• R.I.P. Michael Snow, 94, avant-garde director

    From Lenona@21:1/5 to All on Fri Jan 6 17:56:01 2023
    Actually, he's apparently better known for the 1967 short "Wavelength" - despite the fact that it doesn't get more than a mediocre rating at the IMDb!

    He was born in Toronto.

    https://www.imdb.com/name/nm0811296/?ref_=fn_al_nm_1

    From the mini-bio:

    "...WAVELENGTH consists of a 45-minute zoom across a loft--interrupted at several points by a cryptic narrative involving a murder--which ends on a close-up of a photograph of ocean waves. The film quickly earned a reputation in international avant-garde
    circles and inspired a generation of structuralist filmmakers. It was the first in a series of Snow's works which reduce the film medium to one of its most basic elements--camera movement: Standard Time (1967) is made up of 360-degree pans; in _Back and
    Forth (1969)_, the camera moves backwards and forwards at varying speeds, recording events in a classroom; in La région centrale (1971), Snow's remote-controlled camera, mounted on a tripod in the middle of the Quebec tundra, executes 360 degree
    rotations in three different circular patterns (at various speeds) while zooming in and out."

    About "Corpus Callosum" (that one got a 6.5 rating):

    "A surreal and comic exploration of an office space and the decorations of a living room."

    https://www.nytimes.com/2023/01/06/arts/michael-snow-dead.html
    (includes photos of his art works)

    "Michael Snow, Prolific and Playful Artistic Polymath, Is Dead at 94"

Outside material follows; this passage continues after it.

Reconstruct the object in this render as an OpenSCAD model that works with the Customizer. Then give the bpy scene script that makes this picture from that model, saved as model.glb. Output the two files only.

    "He was a painter, a musician, a photographer and a sculptor. But he was best known for experimental (and often contentious) films like 'Wavelength.''"

    Excerpt:


    ...“Mr. Snow’s approach to photography is both heady and physical, a rare combination,” Karen Rosenberg wrote in The New York Times in a 2014 review of a retrospective devoted to his photography at the Philadelphia Museum of Art. “The show makes
    you wonder, though, why Mr. Snow’s photography isn’t as well known as his films.”

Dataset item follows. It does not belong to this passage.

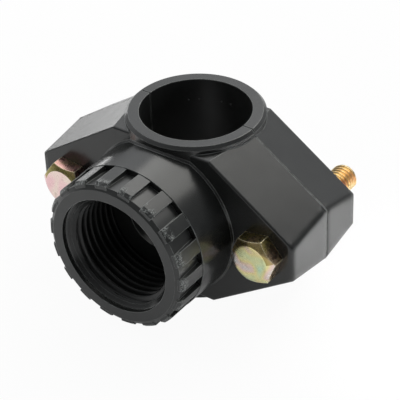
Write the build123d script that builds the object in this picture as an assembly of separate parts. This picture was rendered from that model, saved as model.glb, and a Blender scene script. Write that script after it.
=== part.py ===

    The reason may be that his best-known film was a true cause célèbre — the most outrageous American avant-garde film after Jack Smith’s quite different “Flaming Creatures” (1963). Laurence Kardish, a former film curator at the Museum of Modern
    Art in New York, said a screening of “Wavelength” in March 1969 was disrupted by “shouts and counter shouts and walkouts.” Many attendees of MoMA’s screening, part of its often experimental Cineprobe series, were “lost,” Mr. Kardish
    recalled in an interview for this obituary in 2016, although he said he believed Mr. Snow “enjoyed the brouhaha.”

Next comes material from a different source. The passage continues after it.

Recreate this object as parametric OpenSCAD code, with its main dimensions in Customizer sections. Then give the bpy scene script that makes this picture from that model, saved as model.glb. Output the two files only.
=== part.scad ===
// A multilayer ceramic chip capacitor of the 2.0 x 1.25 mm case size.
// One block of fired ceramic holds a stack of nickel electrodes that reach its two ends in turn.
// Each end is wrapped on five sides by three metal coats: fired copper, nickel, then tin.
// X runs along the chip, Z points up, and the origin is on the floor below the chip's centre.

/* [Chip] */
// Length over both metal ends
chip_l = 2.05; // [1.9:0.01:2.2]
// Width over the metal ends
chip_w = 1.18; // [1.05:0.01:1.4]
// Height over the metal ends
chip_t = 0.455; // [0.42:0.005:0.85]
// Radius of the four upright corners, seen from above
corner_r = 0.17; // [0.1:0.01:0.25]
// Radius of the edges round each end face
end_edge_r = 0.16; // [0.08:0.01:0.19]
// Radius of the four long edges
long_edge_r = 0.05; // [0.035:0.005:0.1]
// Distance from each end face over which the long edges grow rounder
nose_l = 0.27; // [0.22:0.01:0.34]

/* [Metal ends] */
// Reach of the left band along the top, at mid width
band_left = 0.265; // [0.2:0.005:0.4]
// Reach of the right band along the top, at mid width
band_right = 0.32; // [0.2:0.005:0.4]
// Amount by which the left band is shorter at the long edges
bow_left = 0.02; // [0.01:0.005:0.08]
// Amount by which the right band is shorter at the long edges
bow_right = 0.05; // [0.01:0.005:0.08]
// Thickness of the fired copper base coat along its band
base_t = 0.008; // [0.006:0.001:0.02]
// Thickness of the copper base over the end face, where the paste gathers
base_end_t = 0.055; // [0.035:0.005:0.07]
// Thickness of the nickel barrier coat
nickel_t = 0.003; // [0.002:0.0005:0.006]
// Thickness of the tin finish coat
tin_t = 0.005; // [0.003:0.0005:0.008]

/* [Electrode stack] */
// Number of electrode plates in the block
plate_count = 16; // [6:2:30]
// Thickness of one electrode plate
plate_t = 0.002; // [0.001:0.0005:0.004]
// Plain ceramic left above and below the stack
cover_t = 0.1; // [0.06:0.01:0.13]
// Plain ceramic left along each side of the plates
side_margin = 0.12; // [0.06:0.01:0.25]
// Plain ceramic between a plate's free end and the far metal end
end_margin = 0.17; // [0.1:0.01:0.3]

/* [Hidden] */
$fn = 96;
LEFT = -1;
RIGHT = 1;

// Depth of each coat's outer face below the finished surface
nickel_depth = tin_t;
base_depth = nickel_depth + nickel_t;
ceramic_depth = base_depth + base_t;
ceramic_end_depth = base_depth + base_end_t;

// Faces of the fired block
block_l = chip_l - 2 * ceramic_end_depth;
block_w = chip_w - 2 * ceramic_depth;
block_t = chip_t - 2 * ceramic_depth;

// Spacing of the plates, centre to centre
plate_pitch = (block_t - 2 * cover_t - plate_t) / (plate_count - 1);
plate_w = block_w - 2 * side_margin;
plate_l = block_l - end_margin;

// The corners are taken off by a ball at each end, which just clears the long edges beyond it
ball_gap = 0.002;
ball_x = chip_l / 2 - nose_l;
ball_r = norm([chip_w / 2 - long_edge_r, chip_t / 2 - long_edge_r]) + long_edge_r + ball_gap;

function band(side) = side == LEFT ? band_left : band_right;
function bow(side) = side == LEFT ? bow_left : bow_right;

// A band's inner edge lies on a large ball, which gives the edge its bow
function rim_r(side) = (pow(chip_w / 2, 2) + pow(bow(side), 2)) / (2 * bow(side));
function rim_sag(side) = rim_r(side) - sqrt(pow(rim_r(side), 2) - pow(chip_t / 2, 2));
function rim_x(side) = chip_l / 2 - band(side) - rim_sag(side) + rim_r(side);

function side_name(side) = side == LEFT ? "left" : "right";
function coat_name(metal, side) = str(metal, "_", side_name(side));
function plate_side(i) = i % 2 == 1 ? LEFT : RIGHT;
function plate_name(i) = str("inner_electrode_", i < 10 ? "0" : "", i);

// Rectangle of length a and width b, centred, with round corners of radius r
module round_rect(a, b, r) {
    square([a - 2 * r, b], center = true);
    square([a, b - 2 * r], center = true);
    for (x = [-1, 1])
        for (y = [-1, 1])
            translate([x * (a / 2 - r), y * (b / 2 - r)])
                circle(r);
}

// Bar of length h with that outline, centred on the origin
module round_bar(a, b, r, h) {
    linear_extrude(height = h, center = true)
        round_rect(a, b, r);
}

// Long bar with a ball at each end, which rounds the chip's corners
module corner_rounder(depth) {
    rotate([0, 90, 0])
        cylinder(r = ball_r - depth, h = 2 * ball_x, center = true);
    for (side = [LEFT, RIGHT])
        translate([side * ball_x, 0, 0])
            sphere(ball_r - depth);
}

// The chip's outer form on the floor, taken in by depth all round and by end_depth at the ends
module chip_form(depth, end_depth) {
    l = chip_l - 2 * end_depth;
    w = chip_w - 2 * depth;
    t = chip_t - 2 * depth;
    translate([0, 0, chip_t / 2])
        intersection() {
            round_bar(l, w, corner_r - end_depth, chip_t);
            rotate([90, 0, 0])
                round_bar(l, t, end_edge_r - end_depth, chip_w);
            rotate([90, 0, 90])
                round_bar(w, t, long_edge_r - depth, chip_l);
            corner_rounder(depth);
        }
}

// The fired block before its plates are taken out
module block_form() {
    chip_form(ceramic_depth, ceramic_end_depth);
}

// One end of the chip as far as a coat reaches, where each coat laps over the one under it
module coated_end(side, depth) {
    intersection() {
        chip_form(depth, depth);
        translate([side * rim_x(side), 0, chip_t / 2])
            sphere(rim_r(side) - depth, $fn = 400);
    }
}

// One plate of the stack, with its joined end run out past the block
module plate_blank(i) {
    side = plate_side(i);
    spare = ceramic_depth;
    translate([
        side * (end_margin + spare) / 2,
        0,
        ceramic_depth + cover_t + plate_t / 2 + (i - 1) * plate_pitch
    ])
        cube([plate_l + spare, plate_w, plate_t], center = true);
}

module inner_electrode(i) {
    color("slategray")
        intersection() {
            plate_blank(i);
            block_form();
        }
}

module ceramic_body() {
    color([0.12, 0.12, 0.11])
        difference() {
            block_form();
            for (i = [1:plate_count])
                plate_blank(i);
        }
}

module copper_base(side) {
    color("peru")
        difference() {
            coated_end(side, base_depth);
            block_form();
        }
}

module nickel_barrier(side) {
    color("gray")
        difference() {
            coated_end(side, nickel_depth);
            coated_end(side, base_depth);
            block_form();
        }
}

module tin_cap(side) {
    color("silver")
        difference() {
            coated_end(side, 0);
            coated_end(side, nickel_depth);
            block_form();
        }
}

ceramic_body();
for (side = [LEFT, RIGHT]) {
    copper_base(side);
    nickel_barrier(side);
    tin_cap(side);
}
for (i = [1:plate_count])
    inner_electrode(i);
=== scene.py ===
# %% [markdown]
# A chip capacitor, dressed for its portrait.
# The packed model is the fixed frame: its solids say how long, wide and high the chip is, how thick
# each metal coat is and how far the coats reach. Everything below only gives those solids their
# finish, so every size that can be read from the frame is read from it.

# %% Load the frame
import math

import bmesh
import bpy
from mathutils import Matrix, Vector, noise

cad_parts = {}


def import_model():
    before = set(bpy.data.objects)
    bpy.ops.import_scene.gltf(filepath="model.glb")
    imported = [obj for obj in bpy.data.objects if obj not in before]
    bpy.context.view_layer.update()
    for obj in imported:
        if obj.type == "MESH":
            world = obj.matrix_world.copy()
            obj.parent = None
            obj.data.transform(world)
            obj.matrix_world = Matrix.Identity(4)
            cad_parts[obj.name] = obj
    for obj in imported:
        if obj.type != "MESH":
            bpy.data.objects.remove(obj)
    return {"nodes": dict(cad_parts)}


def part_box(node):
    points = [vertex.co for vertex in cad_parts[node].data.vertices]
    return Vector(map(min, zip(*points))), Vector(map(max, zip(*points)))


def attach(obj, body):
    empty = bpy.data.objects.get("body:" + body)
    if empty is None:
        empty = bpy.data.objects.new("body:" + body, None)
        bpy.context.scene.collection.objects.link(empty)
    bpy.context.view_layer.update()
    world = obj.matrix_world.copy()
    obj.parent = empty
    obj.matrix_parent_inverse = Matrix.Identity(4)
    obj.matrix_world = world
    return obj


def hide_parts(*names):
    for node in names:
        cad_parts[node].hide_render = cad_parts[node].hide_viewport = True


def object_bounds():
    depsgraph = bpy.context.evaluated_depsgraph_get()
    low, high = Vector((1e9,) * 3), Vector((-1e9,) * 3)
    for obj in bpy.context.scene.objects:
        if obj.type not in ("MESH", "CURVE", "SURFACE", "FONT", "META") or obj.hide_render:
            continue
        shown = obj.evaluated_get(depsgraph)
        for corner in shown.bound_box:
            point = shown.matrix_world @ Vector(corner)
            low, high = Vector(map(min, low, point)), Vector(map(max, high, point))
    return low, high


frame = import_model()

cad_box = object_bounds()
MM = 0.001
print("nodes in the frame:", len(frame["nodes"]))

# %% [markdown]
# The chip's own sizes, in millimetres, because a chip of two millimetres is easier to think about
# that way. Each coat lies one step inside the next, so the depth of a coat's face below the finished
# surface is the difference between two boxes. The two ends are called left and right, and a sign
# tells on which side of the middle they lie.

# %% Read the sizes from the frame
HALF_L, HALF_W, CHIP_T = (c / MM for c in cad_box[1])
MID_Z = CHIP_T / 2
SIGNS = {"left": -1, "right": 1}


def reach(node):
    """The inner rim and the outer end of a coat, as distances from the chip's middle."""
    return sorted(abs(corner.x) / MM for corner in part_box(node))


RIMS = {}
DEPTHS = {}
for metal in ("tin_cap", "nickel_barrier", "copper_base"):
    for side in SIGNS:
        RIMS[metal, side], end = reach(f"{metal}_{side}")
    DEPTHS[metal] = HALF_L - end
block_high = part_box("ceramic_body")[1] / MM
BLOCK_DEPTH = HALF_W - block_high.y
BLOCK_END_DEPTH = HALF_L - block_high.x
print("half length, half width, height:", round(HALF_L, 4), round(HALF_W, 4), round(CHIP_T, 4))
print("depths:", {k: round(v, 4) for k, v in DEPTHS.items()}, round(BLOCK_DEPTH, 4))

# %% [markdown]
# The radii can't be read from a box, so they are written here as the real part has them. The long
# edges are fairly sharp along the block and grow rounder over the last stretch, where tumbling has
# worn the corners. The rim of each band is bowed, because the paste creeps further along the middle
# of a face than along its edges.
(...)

    In an interview in 1971 with the Canadian film magazine Take Out, Mr. Snow recalled that the first screenings of an earlier film, “New York Eye and Ear Control” (1964) — which combined a cacophonous free-jazz soundtrack with a classically
    constructed non-narrative montage — caused disturbances both in New York and in Toronto, where “somebody wrote a review with a headline saying ‘300 Flee Far Out Film.’”

    Take One quoted that headline on its cover. Inside, the filmmaker and writer Jonas Mekas described a recent screening of “Wavelength” at the Anthology Film Archives in New York:

    “There were fist fights in the auditorium and at least two members of the audience were seen with handkerchiefs on their faces, all bloody, and someone stood up in the auditorium and shouted, loud and angry: ‘I know what art is! I studied art in
    Italy! This is a fraud! I’ll get Mayor Lindsay to close this place.’”

    Mr. Snow’s sequel to “Wavelength” was a film titled with a double arrow in which, for 52 minutes, the camera — positioned in a nondescript classroom — pans back and forth and sometimes tilts up and down to create what might be called a
    perpetual motion picture....


    Last paragraphs:

    ...In 1979, Mr. Snow was commissioned to create an installation for the atrium of the Eaton Center, a new multilevel mall in downtown Toronto. The piece, “Flight Stop,” consisted of 60 life-size Canada geese fashioned from fiberglass and suspended
    from the top of the atrium, frozen in flight. When the Eaton Center festooned the birds with ribbons for the Christmas season, Mr. Snow enjoined it to remove the decorations on the grounds that his intentions had been compromised. The Ontario High Court
    of Justice affirmed his rights, and the Copyright Act of Canada was amended to protect the integrity of an artist’s work.

    “Flight Stop” became something of a municipal landmark. So did Mr. Snow himself, who went on to create more public artworks in Toronto. In 1994, a consortium of Toronto arts institutions celebrated his work with multiple gallery exhibitions and a
    complete film retrospective, as well as concerts, symposiums and the publication of four books, each devoted to a particular aspect of his oeuvre.

    Nothing even remotely comparable was ever attempted in New York, his temporary adopted hometown, although Mr. Snow’s impact on New York’s avant-garde was considerable.

    “One of little more than a dozen living inventors of film art is Michael Snow,” Mr. Frampton, his fellow filmmaker, wrote in 1971. “His work has already modified our perception of past film. Seen or unseen, it will affect the making and
    understanding of film in the future.

    “This is an astonishing situation. It is like knowing the name and address of the man who carved the Sphinx.”


    https://www.thestar.com/entertainment/visualarts/2023/01/06/toronto-born-interdisciplinary-artist-michael-snow-dies-at-94.html

    https://www.cbc.ca/news/canada/toronto/artist-michael-snow-obit-1.6706449
    (longer - this one has some chillingly prescient details)

    Out of curiosity, I looked up his name and Ono's. Apparently, she and Lennon both saw "Wavelength" and liked it.